Felix in Exile, por ejemplo, es la constatación, realizada en la memoria, de un secreto a voces: la ignominia que supone vivir en un país cuyo fundamento legal es la injusticia. Sociedades que fuerzan a cada uno de sus habitantes a elegir un bando, el de los opresores o el de los oprimidos. Mejor dicho, que les encasillan desde su nacimiento en uno de ellos, puesto que no existe ni se permite la posibilidad de elección. Sistema en el que el silencio, el anonimato, la aspiración a vivir una vida tranquila, la abstención de las luchas políticas, se convierten en aprobación tácita y pública de la discriminación legalizada. La neutralidad y la ecuanimidad, la mediación entre bandos se tornan así opciones mentirosas y falsas, puesto que son utilizadas, a su favor, por los poderosos, por los que gozan de los beneficios de la opresión
La integridad, la justicia, la honradez, el conservarlas y mantenerlas puras, exigen por tanto la acción, la intervención directa. Escoger el camino de espinas, de las dificultades, las penurias y las penalidades. Tener el coraje de mirar y levantar la voz, aunque uno nos repugne, aunque el otro nos distinga y marque. Aunque al final, incluso cuando se alcance el triunfo y se produzca el imposible, como ocurrió con la abolición del Apartheid, esos sistemas injustos y discriminatorios dejen, en las personas que los sufrieron, cicatrices y heridas. Simbolizados en aquellos que murieron, en los que vieron rotas sus vidas, en los muchos que presenciaron estas pérdidas y desgracias sin poder evitarlas.

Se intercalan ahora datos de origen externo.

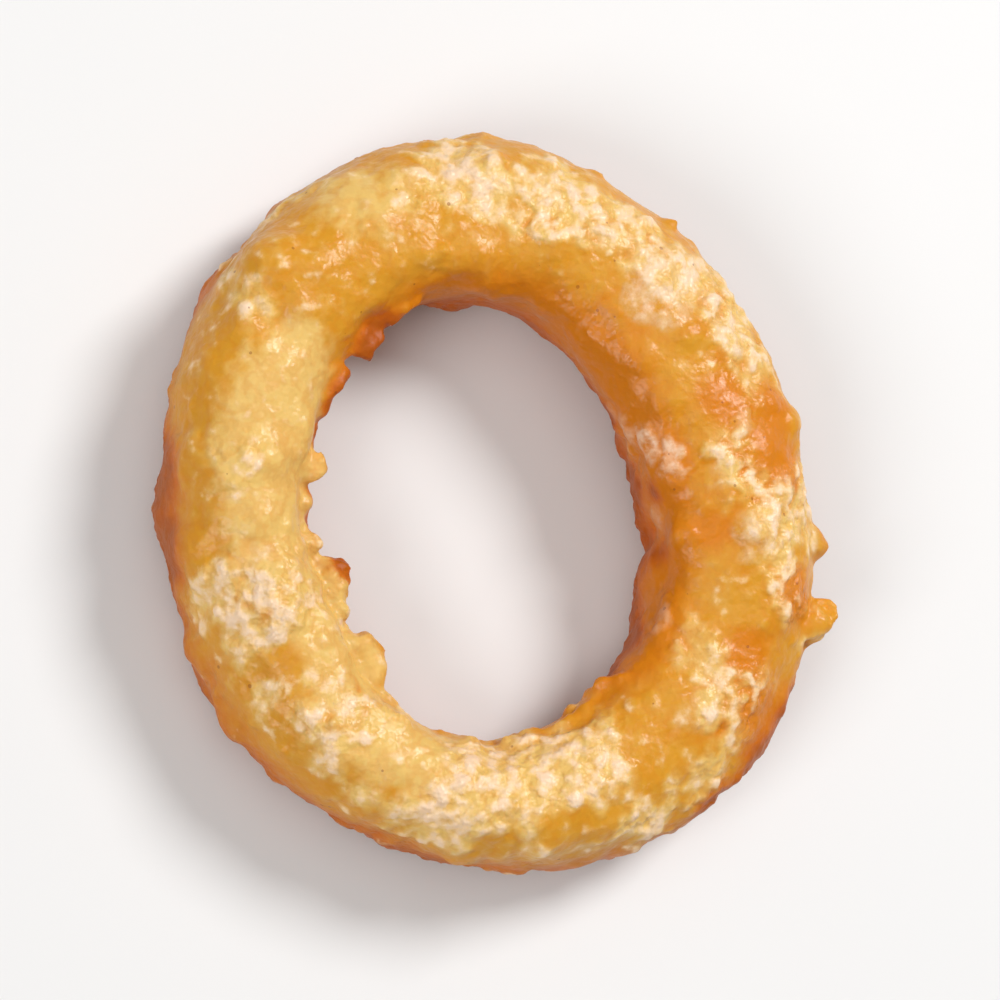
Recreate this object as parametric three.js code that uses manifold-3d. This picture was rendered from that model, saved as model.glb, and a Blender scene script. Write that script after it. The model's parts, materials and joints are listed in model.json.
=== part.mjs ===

Es llegado entonces el momento de otro tipo de compromiso. El del recuerdo dolorido, incluso desgarrador. Tal y como hace Kentridge en cada una de sus obras. Para que no se olvide ese sufrimiento pasado, para que no nos engañen ahora, los muchos interesados, y vuelva a repetirse.
Y para cerrar, un tirón de orejas al MNCARS. Llevamos ya dos exposiciones de artistas, Conner y Kentridge, cuya obra queda mutilada si no se incluye su vertiente cinematográfica. ¿Por qué no incluir en los catálogos un DVD con sus cortos más selectos?